* _What is needed_: What is needed is an exact copy of the lines from the line containing "problems = []" to the line containing "HOLDER_RADIUS = 27", both lines included, and nothing else.

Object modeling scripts
============================================================
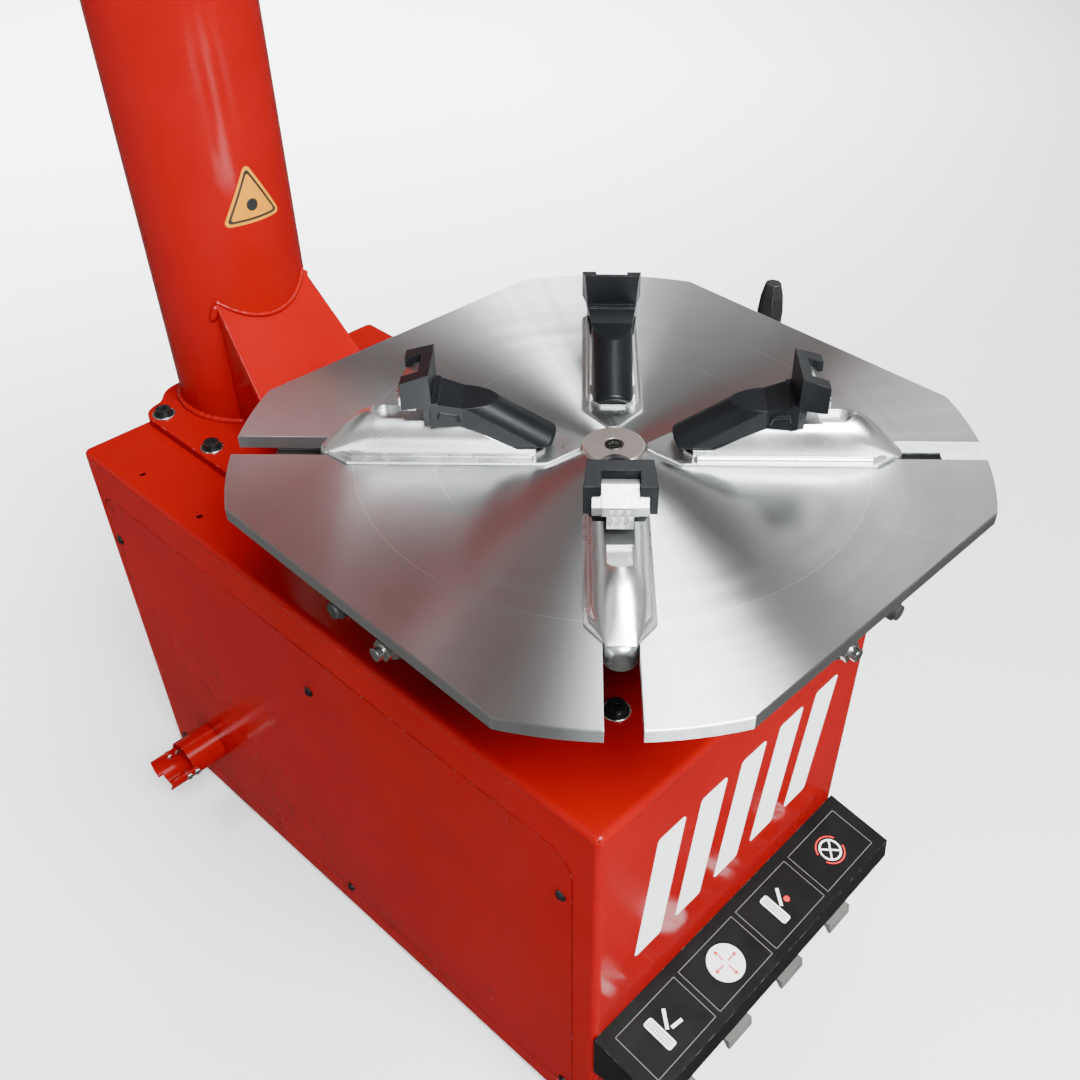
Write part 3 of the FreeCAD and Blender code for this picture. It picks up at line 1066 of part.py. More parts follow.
def make_bead_breaker():
    level = size("bead_level")
    pivot = Vector(size("bead_pivot_x"), size("bead_pivot_y"), 0)
    length = size("bead_length")
    opened = size("bead_open_turn")
    # arm built along -Y from its pivot, then opened outward about the pivot
    place = Placement(pivot, Rotation(Vector(0, 0, 1), opened))
    beam = Part.makeBox(44, length - 20, 56, Vector(-22, -length, level - 28))
    beam = beam.makeFillet(7, [e for e in beam.Edges if abs(e.Vertexes[0].Y - e.Vertexes[1].Y) > 1])
    sleeve = Part.makeCylinder(26, 110, Vector(0, 0, level - 55))
    neck = Part.makeBox(40, 46, 50, Vector(-20, -46, level - 25))
    arm = beam.fuse([sleeve, neck])
    slot = Part.makeBox(80, 56, 28, Vector(-40, -size("bead_rod_reach") - 40, level - 14))
    arm = arm.cut(slot)
    arm = arm.cut(Part.makeCylinder(14 + RUNNING, 200, Vector(0, 0, level - 100)))
    knuckle = Part.makeCylinder(20, 56, Vector(0, -length - 8, level - 28))
    arm = arm.fuse(knuckle).cut(Part.makeCylinder(9 + RUNNING, 100, Vector(0, -length - 8, level - 50)))
    stem = Part.makeCylinder(9, 240, Vector(0, -length + 42, level + 22))
    arm = arm.fuse([stem, Part.makeCylinder(14, 10, Vector(0, -length + 42, level + 26))])
    node("bead_arm", solid("breaker_arm", arm.removeSplitter(), place))

    grip_low = level + 255
    sides = 8
    grip = Part.makeLoft([polygon_wire(sides, r, z) for r, z in
                          ((13, grip_low), (14, grip_low + 10), (15.5, grip_low + 58),
                           (13.5, grip_low + 78), (9.5, grip_low + 94))], True, True)
    grip = grip.cut(Part.makeCylinder(9.02, 8, Vector(0, 0, grip_low - 1)))
    grip.translate(Vector(0, -length + 42, 0))
    node("bead_grip", solid("grip", grip, place))

    # hinge bracket on the cabinet side with its pin
    ears = []
    for z in (level - 78, level + 58):
        ear = Part.makeCylinder(26, 18, Vector(pivot.x, pivot.y, z))
        ears.append(ear.fuse(Part.makeBox(pivot.x - HALF_W, 52, 18, Vector(HALF_W, pivot.y - 26, z))))
    plate = Part.makeBox(8, 90, 190, Vector(HALF_W, pivot.y - 45, level - 95))
    bracket = plate.fuse(ears).cut(Part.makeCylinder(14, 400, Vector(pivot.x, pivot.y, level - 200)))
    clear_sleeve = Part.makeCylinder(28, 114, Vector(pivot.x, pivot.y, level - 57))
    node("bead_bracket", solid("hinge_bracket", bracket.cut(clear_sleeve).removeSplitter()))
    pin = Part.makeCylinder(14, 170, Vector(pivot.x, pivot.y, level - 85))
    pin = pin.fuse(Part.makeCylinder(20, 8, Vector(pivot.x, pivot.y, level + 76)))
    node("bead_pivot_pin", solid("hinge_pin", pin))

    # blade: curved spade on a forked carrier that swivels on the arm's knuckle
    hub = Vector(0, -length - 8, level)
    stand_off = 75
    fork_levels = (28.4, -40.4)
    fork = Part.makeCylinder(9, 82, hub + Vector(0, 0, -41)).fuse(
        Part.makeCylinder(15, 6, hub + Vector(0, 0, 40.4)))
    for z in fork_levels:
        fork = fork.fuse([Part.makeCylinder(20, 12, hub + Vector(0, 0, z)),
                          Part.makeBox(stand_off, 36, 12, hub + Vector(-stand_off, -18, z))])
    fork = fork.fuse(Part.makeBox(14, 60, 81.2, hub + Vector(-stand_off, -30, -40.4)))
    blade_r = 220
    centre = hub + Vector(-stand_off + blade_r, 0, 0)
    spade = Part.makeCylinder(blade_r, 210, centre + Vector(0, 0, -165)).cut(
        Part.makeCylinder(blade_r - 8, 230, centre + Vector(0, 0, -175)))
    spade = spade.common(Part.makeBox(60, 200, 230, hub + Vector(-stand_off - 8, -100, -170)))
    mask = prism([(-100, 30), (-100, -90), (-60, -165), (60, -165), (100, -90), (100, 30), (60, 45),
                  (-60, 45)], 120)
    mask.rotate(Vector(0, 0, 0), Vector(1, 1, 1), 120)
    mask.translate(hub + Vector(-stand_off - 28, 0, 0))
    spade = spade.common(mask)
    node("bead_blade", solid("blade", fork.fuse(spade).removeSplitter(), place))

    # air cylinder inside the cabinet and its pull rod
    y = pivot.y - size("bead_rod_reach")
    drum_r = size("bead_cylinder_radius")
    inside = HALF_W - size("sheet_thick") - 4
    drum = Part.makeCylinder(drum_r, 190, Vector(inside - 190, y, level), Vector(1, 0, 0))
    drum = drum.cut(Part.makeCylinder(drum_r - 4, 174, Vector(inside - 182, y, level), Vector(1, 0, 0)))
    drum = drum.cut(Part.makeCylinder(11 + RUNNING, 60, Vector(inside - 30, y, level), Vector(1, 0, 0)))
    drum = drum.fuse(Part.makeBox(4.0, 110, 110, Vector(inside, y - 55, level - 55)).cut(
        Part.makeCylinder(16, 20, Vector(inside - 5, y, level), Vector(1, 0, 0))))
    node("bead_cylinder", solid("breaker_cylinder", drum.removeSplitter()))
    reach = size("bead_rod_reach") * math.tan(math.radians(opened))
    outer = pivot.x + reach + 22 / math.cos(math.radians(opened)) + 11
    pull = Part.makeCylinder(11, outer + 26 - (inside - 120), Vector(inside - 120, y, level),
                             Vector(1, 0, 0))
    pull = pull.fuse(Part.makeCylinder(drum_r - 4.1, 14, Vector(inside - 120, y, level),
                                       Vector(1, 0, 0)))
    nut = bolt_head(32, 16)
    nut.rotate(Vector(0, 0, 0), Vector(0, 1, 0), 90)
    nut.translate(Vector(outer + 4, y, level))
    pull = pull.fuse([nut, Part.makeCylinder(19, 4, Vector(outer, y, level), Vector(1, 0, 0))])
    node("bead_rod", solid("pull_rod", pull.removeSplitter()))

    # ribbed rubber pad that the wheel leans on
    pad = Part.makeBox(14, 300, 150, Vector(HALF_W, -330, level - 200))
    pad = pad.makeFillet(6, [e for e in pad.Edges if e.CenterOfMass.x > HALF_W + 13])
    for row in range(6):
        groove = Part.makeBox(5, 280, 6, Vector(HALF_W + 10.5, -320, level - 184 + 22 * row))
        pad = pad.cut(groove)
    node("side_pad", solid("rubber_pad", pad))


def polygon_wire(sides, radius, z):
    points = [Vector(radius * math.cos(2 * math.pi * (k + 0.5) / sides),
                     radius * math.sin(2 * math.pi * (k + 0.5) / sides), z) for k in range(sides)]
    return Part.makePolygon(points + points[:1])


def make_side_fittings():
    y, z = holder_spot()
    # lever holder: tube stub, cut open on top at its outer end, with a lug on each side of the end
    reach = 84
    inner = HOLDER_RADIUS - 3
    out_x = -HALF_W - reach
    tube = Part.makeCylinder(HOLDER_RADIUS, reach + 4, Vector(out_x, y, z), Vector(1, 0, 0))
    tube = tube.cut(Part.makeCylinder(inner, reach + 20, Vector(out_x - 8, y, z), Vector(1, 0, 0)))
    tray = Part.makeBox(42, 60, 40, Vector(out_x - 6, y - 30, z + 3))
    notch = Part.makeBox(14, 32, 60, Vector(out_x - 7, y - 16, z - 40))
    tube = tube.cut([tray, notch])
    for offset in (-58, -46):
        tube = tube.cut(Part.makeCylinder(3, 60, Vector(-HALF_W + offset, y - 30, z - 4), Vector(0, 1, 0)))
    node("lever_holder", solid("holder", tube.removeSplitter()))

    gland = Part.makeCylinder(11, 12, Vector(-120, HALF_L - 8, 140), Vector(0, 1, 0))
    nut = bolt_head(27, 6)
    nut.rotate(Vector(0, 0, 0), Vector(1, 0, 0), -90)
    gland = gland.fuse(nut.translated(Vector(-120, HALF_L, 140)))
    gland = gland.fuse(Part.makeCone(12, 8, 16, Vector(-120, HALF_L + 6, 140), Vector(0, 1, 0)))
    gland = gland.cut(Part.makeCylinder(5, 60, Vector(-120, HALF_L - 20, 140), Vector(0, 1, 0)))
    air = Part.makeCylinder(9, 12, Vector(-60, HALF_L - 8, 140), Vector(0, 1, 0))
    nut = bolt_head(22, 8)
    nut.rotate(Vector(0, 0, 0), Vector(1, 0, 0), -90)
    air = air.fuse(nut.translated(Vector(-60, HALF_L, 140)))
    air = air.fuse(Part.makeCylinder(6, 26, Vector(-60, HALF_L + 8, 140), Vector(0, 1, 0)))
    air = air.fuse(Part.makeCone(6, 5, 2, Vector(-60, HALF_L + 34, 140), Vector(0, 1, 0)))
    air = air.cut(Part.makeCylinder(3.5, 60, Vector(-60, HALF_L - 20, 140), Vector(0, 1, 0)))
    node("rear_inlets", solid("inlets", Part.makeCompound([gland.removeSplitter(),
                                                           air.removeSplitter()])))


make_cabinet()
make_base()
make_drive()
make_column()
make_arm()
make_plate()
for corner_name, corner_angle in CORNERS.items():
    make_slide(corner_name, corner_angle)
    make_jaw(corner_name, corner_angle)
make_guides()
make_cam()
make_clamp_cylinders()
make_brackets()
make_pedals()
make_bead_breaker()
make_side_fittings()
doc.recompute()

problems = []
for item in doc.Objects:
    if "Invalid" in item.State or "Error" in item.State:
        problems.append("%s is in state %s" % (item.Label, item.State))
for item in nodes:
    if item.Shape.isNull() or not item.Shape.isValid() or item.Shape.Volume <= 0:
        problems.append("%s has no valid shape" % item.Label)
    elif item.TypeId not in ("Part::Feature", "Part::Compound") and len(item.Shape.Solids) != 1:
        problems.append("%s has %d solids" % (item.Label, len(item.Shape.Solids)))
if problems:
    raise RuntimeError("; ".join(problems))

os.makedirs("parts", exist_ok=True)
for item in nodes:
    item.Shape.exportStep("parts/%s.step" % item.Label)
print(len(nodes), "nodes written")
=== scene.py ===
import json
import math

import bmesh
import bpy
from mathutils import Matrix, Vector


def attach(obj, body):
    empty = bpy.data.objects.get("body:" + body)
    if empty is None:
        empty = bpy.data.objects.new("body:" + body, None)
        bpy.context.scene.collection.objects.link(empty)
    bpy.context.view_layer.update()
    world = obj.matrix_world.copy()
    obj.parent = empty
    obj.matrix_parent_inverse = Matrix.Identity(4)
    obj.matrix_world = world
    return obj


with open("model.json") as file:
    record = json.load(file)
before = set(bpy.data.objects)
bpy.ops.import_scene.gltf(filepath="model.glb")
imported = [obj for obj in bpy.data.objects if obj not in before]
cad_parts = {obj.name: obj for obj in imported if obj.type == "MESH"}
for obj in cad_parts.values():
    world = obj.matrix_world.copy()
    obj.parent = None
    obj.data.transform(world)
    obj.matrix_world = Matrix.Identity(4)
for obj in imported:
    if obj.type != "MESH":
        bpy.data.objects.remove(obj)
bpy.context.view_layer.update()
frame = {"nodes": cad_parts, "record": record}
nodes = frame["nodes"]

TABLE = Vector((0, -0.238, 0.768))      # centre of the turntable's top face, in metres
RED = (0.22, 0.0012, 0.0016)
COOL = (0.95, 0.98, 1.0)

# sizes and places in millimetres, as in the CAD
FRONT_Y = -429          # cabinet's front face
CAB_TOP = 558
FLANGE_TOP = 568        # upper side of the column's foot plate
COLUMN_Y = 391
COLUMN_RADIUS = 88.5
HOLDER_RADIUS = 27      # lever holder's tube


# ---------------------------------------------------------------- materials

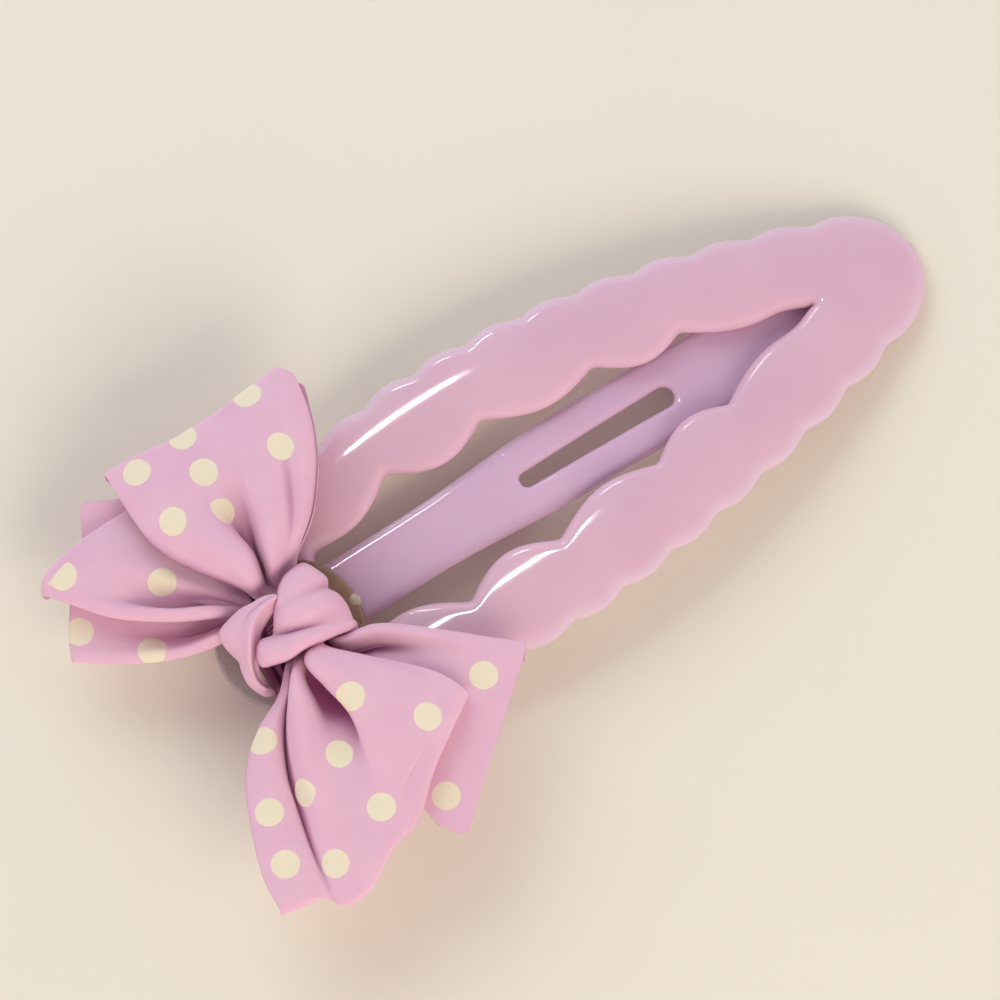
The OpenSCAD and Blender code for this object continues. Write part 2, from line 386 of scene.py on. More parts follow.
# How rounded the dips between scallops and between notches are, and the scallops' mean height.
SCALLOP_ROUND, NOTCH_ROUND, SCALLOP_MEAN = 0.02, 0.0015, 0.6
NOTCHES, NOTCH_H = (12.3, 23.6, 34.2, 46.3, 55.4, 68.0), 1.7
BAYS, START_POWER = (0.8, 0.4, 0.1, 0.0, 0.0), 3
TONGUE_R, TONGUE_T, TONGUE_SLOPE, TONGUE_ROOT = 268.0, 1.2, math.radians(3.97), 12.0
NECK_W, TONGUE_W, WIDENS_FROM, WIDENS_OVER = 6.8, 8.5, 22, 18
TONGUE_END, TONGUE_ROUND = 69.5, 6
TONGUE_X = TONGUE_ROOT + TONGUE_R * math.sin(TONGUE_SLOPE)
TONGUE_Z = ARCH_Z + math.sqrt(ARCH_MID**2 - (ARCH_X - TONGUE_ROOT) ** 2) - TONGUE_R * math.cos(TONGUE_SLOPE)


def clip_plain(t):
    """The clip's half width at distance t from the heel, without its scallops."""
    heel = CLIP_W / 2 * np.sqrt(np.clip(1 - ((WIDE_AT - t) / WIDE_AT) ** 2, 0, None))
    past = np.clip(t - WIDE_AT, 0, None) / (TIP_FROM - WIDE_AT)
    side = CLIP_W / 2 - (CLIP_W / 2 - TIP_HALF) * past**SIDE_POWER
    tip = np.sqrt(np.clip(TIP_R**2 - (t - CLIP_LEN + TIP_R) ** 2, 0, None))
    return np.where(t < WIDE_AT, heel, np.where(t < TIP_FROM, side, tip))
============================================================
* _Written solution_:
problems = []
for item in doc.Objects:
    if "Invalid" in item.State or "Error" in item.State:
        problems.append("%s is in state %s" % (item.Label, item.State))
for item in nodes:
    if item.Shape.isNull() or not item.Shape.isValid() or item.Shape.Volume <= 0:
        problems.append("%s has no valid shape" % item.Label)
    elif item.TypeId not in ("Part::Feature", "Part::Compound") and len(item.Shape.Solids) != 1:
        problems.append("%s has %d solids" % (item.Label, len(item.Shape.Solids)))
if problems:
    raise RuntimeError("; ".join(problems))

os.makedirs("parts", exist_ok=True)
for item in nodes:
    item.Shape.exportStep("parts/%s.step" % item.Label)
print(len(nodes), "nodes written")
=== scene.py ===
import json
import math

import bmesh
import bpy
from mathutils import Matrix, Vector


def attach(obj, body):
    empty = bpy.data.objects.get("body:" + body)
    if empty is None:
        empty = bpy.data.objects.new("body:" + body, None)
        bpy.context.scene.collection.objects.link(empty)
    bpy.context.view_layer.update()
    world = obj.matrix_world.copy()
    obj.parent = empty
    obj.matrix_parent_inverse = Matrix.Identity(4)
    obj.matrix_world = world
    return obj


with open("model.json") as file:
    record = json.load(file)
before = set(bpy.data.objects)
bpy.ops.import_scene.gltf(filepath="model.glb")
imported = [obj for obj in bpy.data.objects if obj not in before]
cad_parts = {obj.name: obj for obj in imported if obj.type == "MESH"}
for obj in cad_parts.values():
    world = obj.matrix_world.copy()
    obj.parent = None
    obj.data.transform(world)
    obj.matrix_world = Matrix.Identity(4)
for obj in imported:
    if obj.type != "MESH":
        bpy.data.objects.remove(obj)
bpy.context.view_layer.update()
frame = {"nodes": cad_parts, "record": record}
nodes = frame["nodes"]

TABLE = Vector((0, -0.238, 0.768))      # centre of the turntable's top face, in metres
RED = (0.22, 0.0012, 0.0016)
COOL = (0.95, 0.98, 1.0)

# sizes and places in millimetres, as in the CAD
FRONT_Y = -429          # cabinet's front face
CAB_TOP = 558
FLANGE_TOP = 568        # upper side of the column's foot plate
COLUMN_Y = 391
COLUMN_RADIUS = 88.5
HOLDER_RADIUS = 27      # lever holder's tube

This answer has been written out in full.